▸ What this task involves
Extract all data as written.

▸ Given material
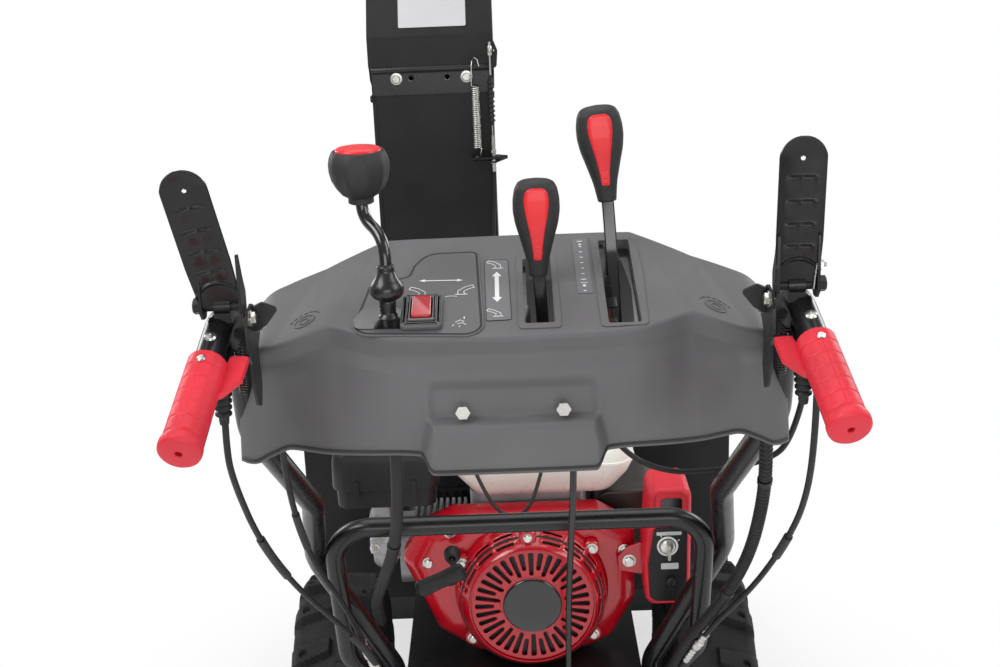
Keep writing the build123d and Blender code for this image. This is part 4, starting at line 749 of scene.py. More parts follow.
# the stepped gate plates inside the slots
notches = [(-16.5, -80)]
for start, end, reach in ((-80, -66, -7), (-62, -48, -12), (-44, -26, -5), (-22, -2, -9), (2, 14, -6),
                          (18, 84, -11)):
    notches += [(reach, start), (reach, end), (-14, end + 1), (-14, end + 3)]
notches += [(-16.5, 87)]
deck_plate("speed_gate", notches, (speed_x, speed_y), 1.6, GLOSS_BLACK, lift=-6, slot="black_powder_coat")
deck_plate("speed_gate_right", [(10, -84), (16.5, -84), (16.5, 84), (4, 84), (9, 40), (13, 0)],
           (speed_x, speed_y), 1.6, GLOSS_BLACK, lift=-12, slot="black_powder_coat")
deck_plate("deflector_gate", [(-15, -62), (-9, -62), (-9, -20), (-12, -16), (-12, 62), (-15, 62)],
           (deflector_x, deflector_y), 1.6, GLOSS_BLACK, lift=-9, slot="black_powder_coat")


# ------------------------------------------------------------------ printed marks, generic
def printed(name, strokes, middle, lift=0.8):
    """Flat printed shapes on the deck; each stroke is a closed outline in mm round the middle."""
    base = on_deck(*middle, lift)
    slab(name, [(outline,) for outline in strokes], lambda x, y: base + Vector(ACROSS) * x + DECK_RUN * y,
         DECK_UP, 0.25, WHITE_PRINT)


def stroke(points, width):
    """An open line of points given a width, as one closed outline."""
    left, right = [], []
    for k, point in enumerate(points):
        here = Vector(point)
        before = Vector(points[max(k - 1, 0)])
        after = Vector(points[min(k + 1, len(points) - 1)])
        run = (after - before).normalized()
        side = Vector((-run.y, run.x)) * width / 2
        left.append(tuple(here + side))
        right.append(tuple(here - side))
    return left + right[::-1]


def double_arrow(length, width, head, spread):
    """An arrow with a head at both ends."""
    half = length / 2
    return [(-half, 0), (-half + head, spread), (-half + head, width / 2), (half - head, width / 2),
            (half - head, spread), (half, 0), (half - head, -spread), (half - head, -width / 2),
            (-half + head, -width / 2), (-half + head, -spread)]


def turned_by(outline, turn, dx=0.0, dy=0.0):
    """The outline turned by degrees and moved."""
    c, s = cos(radians(turn)), sin(radians(turn))
    return [(x * c - y * s + dx, x * s + y * c + dy) for x, y in outline]


def chute_icon(dx, dy, lean, size=1.0, flip=1):
    """A small outline of a bent spout on a base, leaning to one side."""
    def drawn(points, width):
        return stroke([(flip * x * size + dx, y * size + dy) for x, y in points], width * size)

    mouth = ((-lean - 5, 13), (-lean - 3, 18))
    return [drawn(((0, 0), (1, 6), (-lean, 11), mouth[0]), 0.8),
            drawn(((7, 0), (7, 7), (5 - lean, 14), mouth[1]), 0.8), drawn(mouth, 0.8),
            drawn(((-3, 0), (10, 0)), 1.0)]


arrow = turned_by(double_arrow(46, 1.6, 6, 2.8), -2)
printed("turn_arrow", [arrow], (-71, -471), lift=1.7)
printed("turn_icons", chute_icon(-22, 0, 5) + chute_icon(26, 0, 5, flip=-1), (-72, -499), lift=1.7)
printed("turn_sweeps", [
    stroke([(-12 + 5 * k, 1.6 * sin(0.5 + k * 0.9)) for k in range(4)], 0.7),
    stroke([(6 + 4 * k, 1.6 * sin(0.2 + k * 0.9)) for k in range(4)], 0.7),
], (-72, -503), lift=1.7)
printed("tilt_arrow", [turned_by(double_arrow(60, 4.4, 9, 5.0), 90)], (-12.5, -485), lift=0.6)
printed("tilt_icon_high", chute_icon(-2, 0, 4, 0.9), (-12.5, -449), lift=0.6)
printed("tilt_icon_low", chute_icon(-2, 0, 6, 0.8), (-12.5, -540), lift=0.6)
marks = []
for step in range(10):
    y = -52 + step * 11.4
    wide = 5.5 if step in (2, 9) else 3.2

    marks.append(shifted(box_outline(wide, 1.3, 0.3, 2), 0, y))
marks.append(stroke([(-3.4, -36), (3.4, -36)], 0.8))
marks += [shifted(ellipse(3.4, 3.4, 12), 0, -42), shifted(ellipse(3, 3, 12), 0, 44)]
printed("speed_marks", marks, SPEED_LABEL_MIDDLE, lift=0.7)
lamp_icon = [stroke([(-5, 0), (0, 4), (4, 1)], 0.9), stroke([(-3, -3), (2, -1), (6, -5)], 0.9),
             stroke([(4, 6), (4, 10)], 1.2), stroke([(-6, -4), (-8, -7)], 0.8),
             stroke([(0, -6), (-1, -9)], 0.8)]
printed("lamp_icon", lamp_icon, (-50, -550), lift=1.7)


# ------------------------------------------------------------------ rings and bars moulded into both wings
def on_wing(x, y):
    """A point on the console's wing."""
    return Vector((x, y, deck_height(x, y)))


for side, name in ((-1, "left"), (1, "right")):
    base = on_wing(side * 212, -512)
    run = (on_wing(base.x, -502) - on_wing(base.x, -522)).normalized()
    sideways = (on_wing(base.x + 6, -512) - on_wing(base.x - 6, -512)).normalized()
    for ring, (radius, width) in enumerate(((12, 1.6), (6, 1.3))):
        plate(f"wing_ring_{name}_{ring}", ellipse(2 * radius, 2 * radius, 48), base, sideways, run, 0.9,
              CONSOLE_GREY, holes=[ellipse(2 * (radius - width), 2 * (radius - width), 48)], bevel=0.0003)
    for step in range(7):
        turn = radians(30 + step * 20)
        spot = base + sideways * 18 * cos(turn) + run * 18 * sin(turn)
        plate(f"wing_bar_{name}_{step}", turned_by(box_outline(1.4, 4.2, 0.4, 2), degrees(turn)), spot,
              sideways, run, 0.8, CONSOLE_GREY)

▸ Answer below
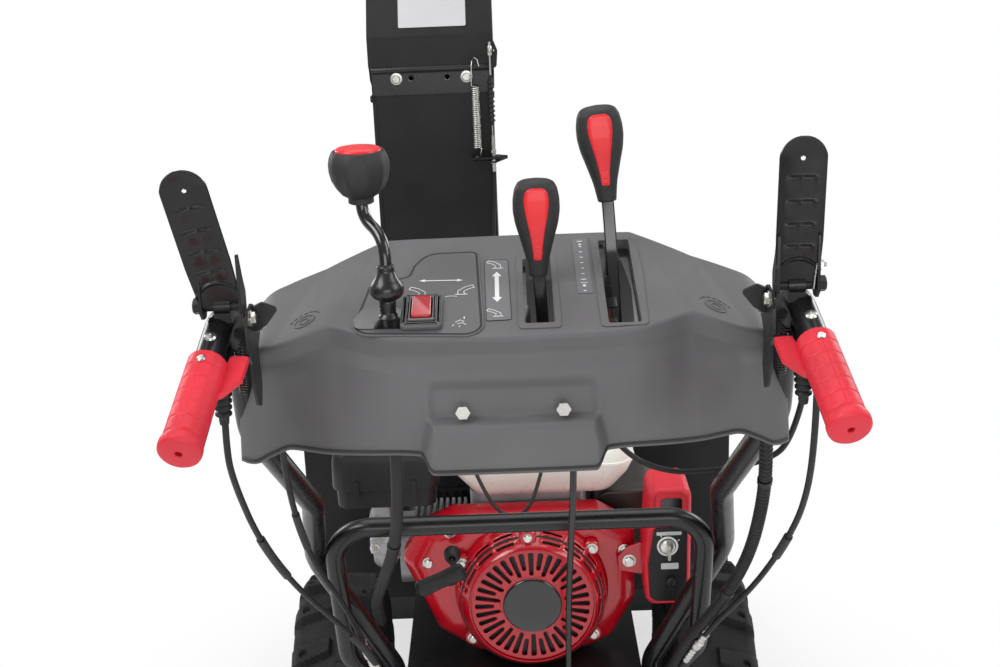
Keep writing the build123d and Blender code for this image. This is part 4, starting at line 749 of scene.py. More parts follow.
# the stepped gate plates inside the slots
notches = [(-16.5, -80)]
for start, end, reach in ((-80, -66, -7), (-62, -48, -12), (-44, -26, -5), (-22, -2, -9), (2, 14, -6),
                          (18, 84, -11)):
    notches += [(reach, start), (reach, end), (-14, end + 1), (-14, end + 3)]
notches += [(-16.5, 87)]
deck_plate("speed_gate", notches, (speed_x, speed_y), 1.6, GLOSS_BLACK, lift=-6, slot="black_powder_coat")
deck_plate("speed_gate_right", [(10, -84), (16.5, -84), (16.5, 84), (4, 84), (9, 40), (13, 0)],
           (speed_x, speed_y), 1.6, GLOSS_BLACK, lift=-12, slot="black_powder_coat")
deck_plate("deflector_gate", [(-15, -62), (-9, -62), (-9, -20), (-12, -16), (-12, 62), (-15, 62)],
           (deflector_x, deflector_y), 1.6, GLOSS_BLACK, lift=-9, slot="black_powder_coat")


# ------------------------------------------------------------------ printed marks, generic
def printed(name, strokes, middle, lift=0.8):
    """Flat printed shapes on the deck; each stroke is a closed outline in mm round the middle."""
    base = on_deck(*middle, lift)
    slab(name, [(outline,) for outline in strokes], lambda x, y: base + Vector(ACROSS) * x + DECK_RUN * y,
         DECK_UP, 0.25, WHITE_PRINT)


def stroke(points, width):
    """An open line of points given a width, as one closed outline."""
    left, right = [], []
    for k, point in enumerate(points):
        here = Vector(point)
        before = Vector(points[max(k - 1, 0)])
        after = Vector(points[min(k + 1, len(points) - 1)])
        run = (after - before).normalized()
        side = Vector((-run.y, run.x)) * width / 2
        left.append(tuple(here + side))
        right.append(tuple(here - side))
    return left + right[::-1]


def double_arrow(length, width, head, spread):
    """An arrow with a head at both ends."""
    half = length / 2
    return [(-half, 0), (-half + head, spread), (-half + head, width / 2), (half - head, width / 2),
            (half - head, spread), (half, 0), (half - head, -spread), (half - head, -width / 2),
            (-half + head, -width / 2), (-half + head, -spread)]


def turned_by(outline, turn, dx=0.0, dy=0.0):
    """The outline turned by degrees and moved."""
    c, s = cos(radians(turn)), sin(radians(turn))
    return [(x * c - y * s + dx, x * s + y * c + dy) for x, y in outline]


def chute_icon(dx, dy, lean, size=1.0, flip=1):
    """A small outline of a bent spout on a base, leaning to one side."""
    def drawn(points, width):
        return stroke([(flip * x * size + dx, y * size + dy) for x, y in points], width * size)

    mouth = ((-lean - 5, 13), (-lean - 3, 18))
    return [drawn(((0, 0), (1, 6), (-lean, 11), mouth[0]), 0.8),
            drawn(((7, 0), (7, 7), (5 - lean, 14), mouth[1]), 0.8), drawn(mouth, 0.8),
            drawn(((-3, 0), (10, 0)), 1.0)]


arrow = turned_by(double_arrow(46, 1.6, 6, 2.8), -2)
printed("turn_arrow", [arrow], (-71, -471), lift=1.7)
printed("turn_icons", chute_icon(-22, 0, 5) + chute_icon(26, 0, 5, flip=-1), (-72, -499), lift=1.7)
printed("turn_sweeps", [
    stroke([(-12 + 5 * k, 1.6 * sin(0.5 + k * 0.9)) for k in range(4)], 0.7),
    stroke([(6 + 4 * k, 1.6 * sin(0.2 + k * 0.9)) for k in range(4)], 0.7),
], (-72, -503), lift=1.7)
printed("tilt_arrow", [turned_by(double_arrow(60, 4.4, 9, 5.0), 90)], (-12.5, -485), lift=0.6)
printed("tilt_icon_high", chute_icon(-2, 0, 4, 0.9), (-12.5, -449), lift=0.6)
printed("tilt_icon_low", chute_icon(-2, 0, 6, 0.8), (-12.5, -540), lift=0.6)
marks = []
for step in range(10):
    y = -52 + step * 11.4
    wide = 5.5 if step in (2, 9) else 3.2

    marks.append(shifted(box_outline(wide, 1.3, 0.3, 2), 0, y))
marks.append(stroke([(-3.4, -36), (3.4, -36)], 0.8))
marks += [shifted(ellipse(3.4, 3.4, 12), 0, -42), shifted(ellipse(3, 3, 12), 0, 44)]
printed("speed_marks", marks, SPEED_LABEL_MIDDLE, lift=0.7)
lamp_icon = [stroke([(-5, 0), (0, 4), (4, 1)], 0.9), stroke([(-3, -3), (2, -1), (6, -5)], 0.9),
             stroke([(4, 6), (4, 10)], 1.2), stroke([(-6, -4), (-8, -7)], 0.8),
             stroke([(0, -6), (-1, -9)], 0.8)]
printed("lamp_icon", lamp_icon, (-50, -550), lift=1.7)


# ------------------------------------------------------------------ rings and bars moulded into both wings
def on_wing(x, y):
    """A point on the console's wing."""
    return Vector((x, y, deck_height(x, y)))


for side, name in ((-1, "left"), (1, "right")):
    base = on_wing(side * 212, -512)
    run = (on_wing(base.x, -502) - on_wing(base.x, -522)).normalized()
    sideways = (on_wing(base.x + 6, -512) - on_wing(base.x - 6, -512)).normalized()
    for ring, (radius, width) in enumerate(((12, 1.6), (6, 1.3))):
        plate(f"wing_ring_{name}_{ring}", ellipse(2 * radius, 2 * radius, 48), base, sideways, run, 0.9,
              CONSOLE_GREY, holes=[ellipse(2 * (radius - width), 2 * (radius - width), 48)], bevel=0.0003)
    for step in range(7):
        turn = radians(30 + step * 20)
        spot = base + sideways * 18 * cos(turn) + run * 18 * sin(turn)
        plate(f"wing_bar_{name}_{step}", turned_by(box_outline(1.4, 4.2, 0.4, 2), degrees(turn)), spot,
              sideways, run, 0.8, CONSOLE_GREY)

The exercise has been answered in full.